We should never underestimate what God can do through an ordinary congregation that truly longs for his reign.

A World Reclaimed by the King

We’ve talked about what the kingdom of God is, and what it should look like in our hearts and in our life together as a church. Now we need to talk about how Jesus pushes the prayer outward into all corners of the earth. “Your kingdom come” is not only a prayer for private holiness and congregational health. It is a prayer for the world.

Jesus calls his disciples “the salt of the earth” and “the light of the world,” so that others may “give glory to your Father who is in heaven” (Matthew 5:13–16, ESV). Peter says something similar when he urges believers to live honorably among unbelievers so that even the skeptical may see their good deeds and glorify God (1 Peter 2:12). So when we pray, “Your kingdom come,” we’re asking God to make his people faithful witnesses and humble servants.

We pray for open doors and clear speech (Colossians 4:3–4). The kingdom advances by the gospel alone. We are asking God to open blind eyes again and again, turning people from darkness to light and bringing forgiveness and new life in Christ (Acts 26:18). This petition carries a missionary longing for the day when the gospel reaches all nations (Matthew 24:14), and all peoples praise God (Psalm 67:3).
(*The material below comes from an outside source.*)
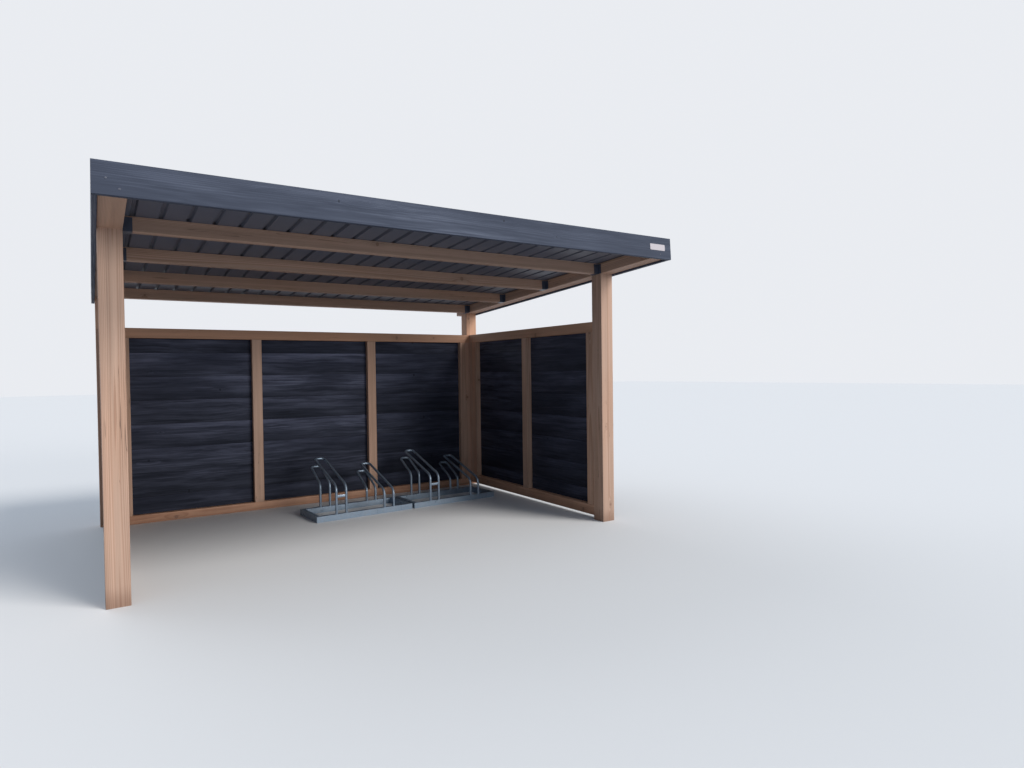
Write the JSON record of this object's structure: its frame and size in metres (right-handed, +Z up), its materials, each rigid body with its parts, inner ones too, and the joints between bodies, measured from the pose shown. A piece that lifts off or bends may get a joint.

And we pray that the King’s mercy and justice would show up in our lives. Jesus blesses the merciful (Matthew 5:7). The prophets call for justice that runs steady and strong, like a river that won’t dry up (Amos 5:24). The kingdom is not a program of moral improvement, but where Christ reigns, mercy and faithfulness follow.

We also make room for suffering and perseverance. Trials produce steadfastness (James 1:2–4). The path into the kingdom often runs through hardship (Acts 14:22). God does not waste suffering. He uses it to deepen our loyalty to the King.

The kingdom has already come in Christ, and it is not yet fully revealed. We pray because we want to see more of what is already true, and because we long for the day when every knee bows and every tongue confesses that Jesus Christ is Lord (Philippians 2:10–11).